For those who live in countries being consumed by war, there is no easy escape. When insurgencies and civil wars take hold, the impact becomes severe and enduring, as the fighting becomes routine and persistent. With the collapse of infrastructure, disease and malnutrition become big killers. Epidemics of sexual assaults follow armies as they move through populated areas. Those seeking to flee put themselves through terrible hardships, becoming either internally displaced or full refugees. War may just be the worst of many bad things afflicting a country that combine to make life progressively more miserable, including oppressive governments and natural disasters. Casualties accumulate inexorably over time.

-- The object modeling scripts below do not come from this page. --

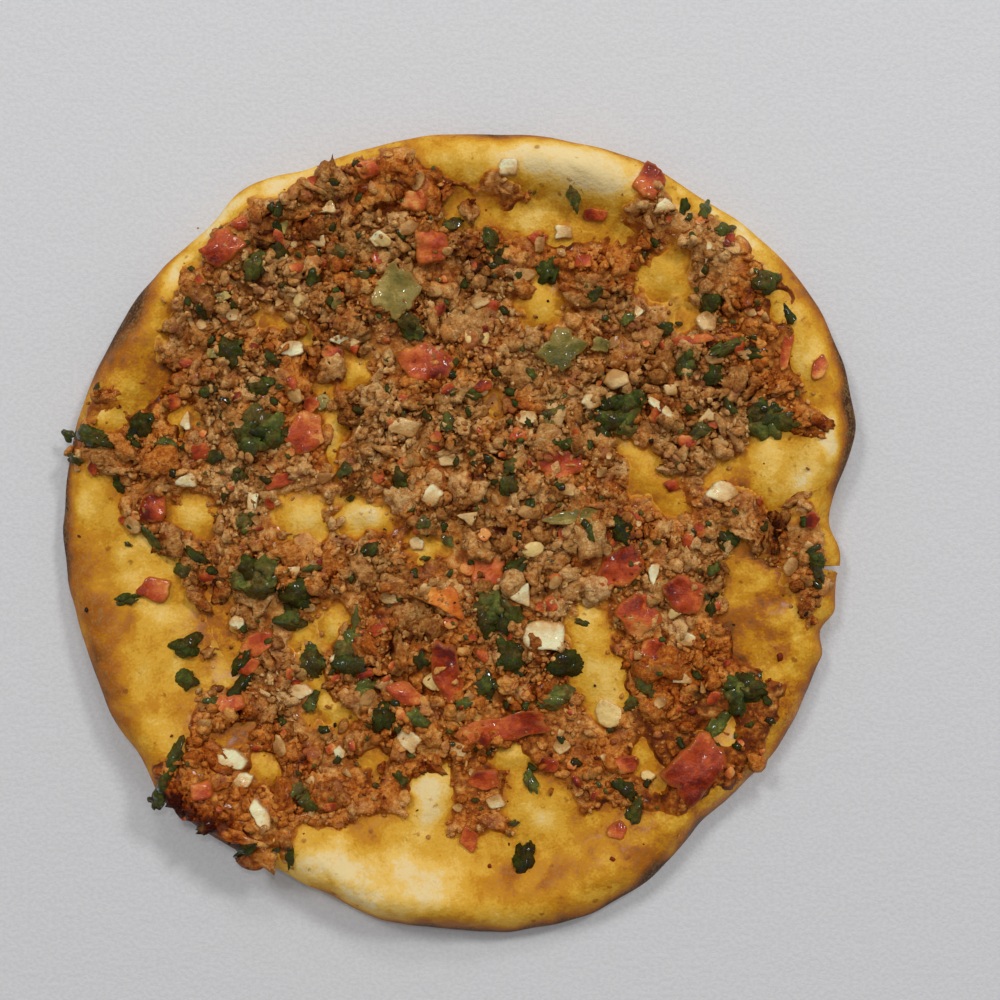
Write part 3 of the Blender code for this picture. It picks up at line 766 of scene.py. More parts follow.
# %% Deal out crumbs
def round_mesh(divisions):
    """The points and faces of a ball with evenly spread triangles."""
    bm = bmesh.new()
    bmesh.ops.create_icosphere(bm, subdivisions=divisions, radius=1)
    points = np.array([v.co[:] for v in bm.verts])
    faces = np.array([[v.index for v in f.verts] for f in bm.faces])
    bm.free()
    return points, faces


def any_turns(count, seed):
    """Turns spread evenly over all directions, as matrices, from random unit quaternions."""
    u, v, w = (scattered(np.arange(count), seed=seed + k) for k in range(3))
    a, b = np.sqrt(1 - u), np.sqrt(u)
    q = np.stack([a * np.sin(2 * np.pi * v), a * np.cos(2 * np.pi * v), b * np.sin(2 * np.pi * w),
                  b * np.cos(2 * np.pi * w)])
    x, y, z, s = q
    rows = [1 - 2 * (y * y + z * z), 2 * (x * y - z * s), 2 * (x * z + y * s),
            2 * (x * y + z * s), 1 - 2 * (x * x + z * z), 2 * (y * z - x * s),
            2 * (x * z - y * s), 2 * (y * z + x * s), 1 - 2 * (x * x + y * y)]
    return np.stack(rows, axis=-1).reshape(count, 3, 3)


DEALT_HALF = 78


def dealt(spacing, seed, chance):
    """Places on a shaken grid, kept where a random number is under the chance there, and a second random
    number for each."""
    side = int(2 * DEALT_HALF / spacing)
    i, j = (k.ravel() for k in np.meshgrid(np.arange(side), np.arange(side), indexing="ij"))
    x = (i + scattered(i, j, seed=seed)) * spacing - DEALT_HALF
    y = (j + scattered(i, j, seed=seed + 1)) * spacing - DEALT_HALF
    keep = scattered(i, j, seed=seed + 2) < read(chance, x, y)
    return x[keep], y[keep], scattered(i, j, seed=seed + 3)[keep]


def raise_to(x, y, z):
    """Raises the map's cells under these points to at least their height."""
    i, j = ((x + HALF) / CELL).astype(int), ((y + HALF) / CELL).astype(int)
    np.maximum.at(heap, (i.ravel(), j.ravel()), z.ravel())


def raise_heap(x, y, z, radius):
    """Raises the map under round lumps: each cell is at least as high as the dome over it."""
    reach = int(radius.max() / CELL)
    i0, j0 = ((x + HALF) / CELL).astype(int), ((y + HALF) / CELL).astype(int)
    for di in range(-reach, reach + 1):
        for dj in range(-reach, reach + 1):
            drop = radius**2 - (di * CELL) ** 2 - (dj * CELL) ** 2
            inside = drop > 0
            np.maximum.at(heap, (i0[inside] + di, j0[inside] + dj), z[inside] + 0.8 * np.sqrt(drop[inside]))


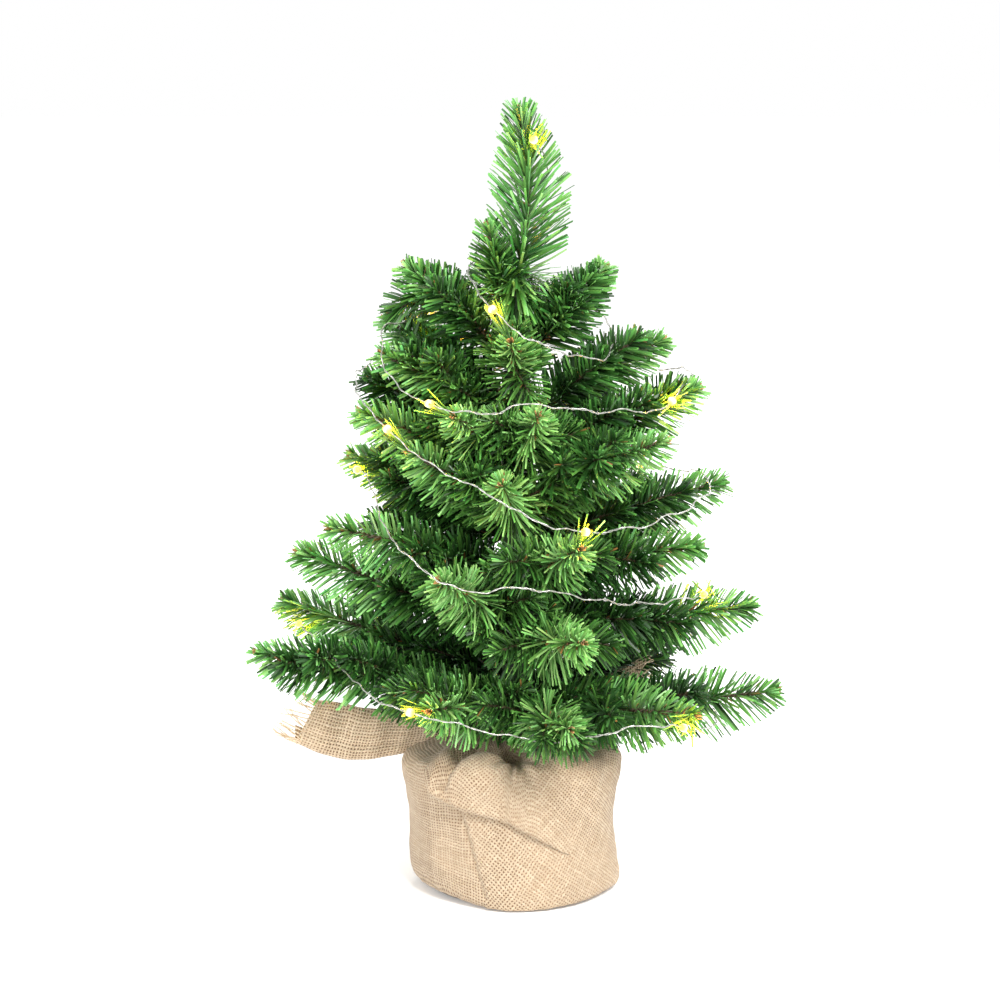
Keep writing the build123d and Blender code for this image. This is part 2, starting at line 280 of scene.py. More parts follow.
def led_material():
    """Clear epoxy drop over a lit warm chip: nearly white at the middle and yellow at the ends."""
    made = Nodes("led_epoxy")
    tint = made.add("ShaderNodeAttribute", attribute_name="tint")
    made.look((0.22, 0.12, 0.02, 1), 0.12)
    made.feed(made.shader, "Emission Color", tint.outputs["Color"])
    made.feed(made.shader, "Emission Strength", 2.1)
    return made.material


def grained_material(name, grain, dark, light, roughness, metallic=0.0, pale_at=0.7, bump=None, fine=None):
    """Colour that wanders between two shades, and relief. grain and fine give the scale and detail of
    the colour's and the relief's noise, bump the relief's strength and depth."""
    made = Nodes(name)
    place = made.place()
    wander = made.noise(*grain, place)
    made.look(made.ramp(wander, (0.3, (*dark, 1)), (pale_at, (*light, 1))), roughness, metallic)
    if bump:
        made.bump(made.noise(*fine, place) if fine else wander, *bump)
    return made.material


def plastic_material(name, colour, roughness, grain_scale=900.0, depth=0.00004, shade=0.12):
    """Moulded plastic with a fine eroded texture and slight mottling."""
    dark, light = ([c * factor for c in colour] for factor in (1 - shade, 1 + shade))
    return grained_material(name, (60.0, 4.0), dark, light, roughness, bump=(0.5, depth),
                            fine=(grain_scale, 3.0))


def metal_material(name, colour, roughness):
    dark = [c * 0.8 for c in colour]
    return grained_material(name, (500.0, 4.0), dark, colour, roughness, metallic=1.0, bump=(0.25, 0.00003))


def tape_material():
    """Floral tape wound round the pole: slanting turns with crinkled edges."""
    made = Nodes("binding_tape")
    place = made.place()
    wave = made.add("ShaderNodeTexWave", wave_type="BANDS", bands_direction="Z", wave_profile="SAW")
    made.feed(wave, "Vector", place)
    made.feed(wave, "Scale", 26.0)
    made.feed(wave, "Distortion", 1.6)
    made.feed(wave, "Detail", 2.0)
    crinkle = made.noise(420.0, 4.0, place)
    shade = made.mix(0.45, wave.outputs["Fac"], crinkle)
    made.look(made.ramp(shade, (0.15, (0.010, 0.022, 0.008, 1)), (0.9, (0.035, 0.075, 0.026, 1))), 0.62)
    made.bump(shade, 0.8, 0.0004)
    return made.material


WEAVE_PITCH = 0.0018
WANDER = 1.1  # width of the band that a thread strays over, in pitches
STRAW_DARK = (0.395, 0.313, 0.220)
STRAW = (0.475, 0.389, 0.288)
STRAW_PALE = (0.57, 0.485, 0.375)


def burlap_material(name="burlap", tone=1.0):
    """Plain-woven jute. The cloth's UV is in metres along its two sets of threads: each thread goes over and
    under, varies in width and tone, and leaves small square holes, which are painted dark with the shade
    inside the bag."""
    made = Nodes(name)
    uv = made.add("ShaderNodeUVMap", uv_map="cloth").outputs[0]
    split_wander = made.add("ShaderNodeSeparateColor")
    made.feed(split_wander, 0, made.noise(95.0, 2.0, uv, "2D", "Color"))
    split = made.add("ShaderNodeSeparateXYZ")
    made.feed(split, 0, uv)
    counts, offsets = [], []
    for axis in (0, 1):
        drift = made.math("MULTIPLY_ADD", split_wander.outputs[axis], WANDER, -WANDER / 2)
        counts.append(made.math("MULTIPLY_ADD", split.outputs[axis], 1 / WEAVE_PITCH, drift))
    cells = [made.math("FLOOR", count) for count in counts]
    for count in counts:
        centred = made.math("MULTIPLY_ADD", made.math("FRACT", count), 2.0, -1.0)
        offsets.append(made.math("ABSOLUTE", centred))
    heights, shades = [], []
    for axis in (0, 1):
        other = 1 - axis
        # a thread has a width and shade of its own, which vary a little along its run
        white = made.add("ShaderNodeTexWhiteNoise", noise_dimensions="2D")
        made.feed(white, "Vector", made.vector(cells[axis], 17.0 * (axis + 1)))
        own = white.outputs[0]
        run = made.vector(made.math("MULTIPLY", cells[axis], 3.7), made.math("MULTIPLY", counts[other], 0.34))
        slub = made.noise(1.0, 2.0, run, "2D")
        half = made.math("MULTIPLY_ADD", own, 0.10, 0.59)
        half = made.math("ADD", half, made.math("MULTIPLY_ADD", slub, 0.26, -0.13))
        across = made.math("DIVIDE", offsets[axis], half)
        round_part = made.math("SUBTRACT", 1.0, made.math("POWER", across, 2.0))
        body = made.math("SQRT", made.math("MAXIMUM", round_part, 0.0))
        parity = made.math("MULTIPLY", made.math("ADD", cells[axis], float(axis)), math.pi)
        swing = made.math("SINE", made.math("MULTIPLY_ADD", counts[other], math.pi, parity))
        rise = made.math("MULTIPLY_ADD", swing, 0.34, 0.66)
        heights.append(made.math("MULTIPLY", body, rise))
        shades.append(made.math("MULTIPLY_ADD", own, 0.26, made.math("MULTIPLY", slub, 0.74)))
    top = made.math("MAXIMUM", heights[0], heights[1])
    over = made.math("GREATER_THAN", heights[0], heights[1])
    shade_mix = made.add("ShaderNodeMix", data_type="FLOAT")
    made.feed(shade_mix, 0, over)
    made.feed(shade_mix, 2, shades[1])
    made.feed(shade_mix, 3, shades[0])
    straws = [tuple(tone * c for c in colour) + (1,) for colour in (STRAW_DARK, STRAW, STRAW_PALE)]
    thread = made.ramp(shade_mix.outputs[0], *zip((0.15, 0.5, 0.85), straws))
    fibre = made.noise(2600.0, 2.0, uv, "2D")
    fuzz = made.ramp(fibre, (0.3, (0.55, 0.40, 0.26, 1)), (0.7, (1.0, 0.9, 0.74, 1)))
    thread = made.mix(0.35, thread, fuzz, "MULTIPLY")
    # painted shade: where the threads dip and in the holes between them the cloth turns dark brown, darker in
    # some places than others
    hole = made.ramp(top, (0.10, (1, 1, 1, 1)), (0.52, (0, 0, 0, 1)))
    depth = made.noise(26.0, 2.0, made.place())
    painted_hole_shade = made.ramp(depth, (0.38, (0.12, 0.062, 0.030, 1)), (0.62, (0.27, 0.175, 0.105, 1)))
    made.look(made.mix(hole, thread, painted_hole_shade), 0.88, specular=0.15)
    made.feed(made.shader, "Sheen Weight", 0.15)
    height = made.math("ADD", top, made.math("MULTIPLY", fibre, 0.12))
    made.bump(height, 0.75, 0.0006)
    return made.material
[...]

The numbers of Iraqis that have suffered violent deaths since the 2003 invasion is conservatively put at 268,000, with up to 200,000 of those civilians. Early attempts to record the deaths in the Syrian civil war faltered as it became impossible to keep an accurate count. Some estimates now put the numbers as high as 450,000. The combined toll for the wars in Afghanistan and Pakistan since 2001 was put last year at 173,000 dead and more than 183,000 seriously wounded. The War on Terror is, however, only the latest in a long line of conflicts to have afflicted Afghanistan since the 1970s.

So while the West may have come to expect relatively small numbers of casualties in modern wars, that is not the experience of those living in the battle zones. That was also true during what we may have to call the First Korea War from 1950 to 1953. The effect on the civilian population was dire. “The number of Korean dead, injured or missing by war’s end,” according to Charles Armstrong, “approached three million, 10 percent of the overall population.” This was a vicious war, with atrocities conducted by both sides and unremitting bombing by the United States Air Force of the North’s cities. This was a war that began with a surprise attack launched by the communist North against the South. It might have succeeded, were it not for a last-ditch American intervention.

If this is recalled in Pyongyang, leaders there might think twice before trying again. Certainly if they want to avoid the total destruction threatened by President Trump, they will hope to achieve a quick conventional victory. One possibility is that they will seek to wreck havoc in the South Korean capital, Seoul, by means of a massive artillery barrage, supported by cyber-assaults and perhaps chemical weapons, encouraging the population to flee (and so snarling up South Korean reinforcements) as a land invasion crosses the Demilitarized Zone to occupy the deserted city. It is this prospect that leads to casualty estimates of 20,000 a day. For Pyongyang this would be an enormous gamble, because the invading force would be vulnerable to air strikes and would probably also suffer huge losses. More likely than a quick victory would be early escalation, at its very worst leading to nuclear use. Should the U.S. decide to strike first, either to pre-empt North Korean action or to degrade its nuclear capacity, then it might be able to limit the damage. But it would be a brave military planner who promised that this could be done without a heavy cost as the North retaliated.

When wars come they rarely follow the course anticipated in advance. The immediate costs of conflict have often been overestimated in the past, even as the long-term costs have been underestimated. But this war would be against a country that has been preparing for it for over 60 years. The safest assumption must be that in its scale and intensity a Second Korean War would be unlike anything experienced in recent decades, especially by Western countries. It would represent a sharp reversion to an old norm, and away from any hopes that we have learnt to contain the costs of war.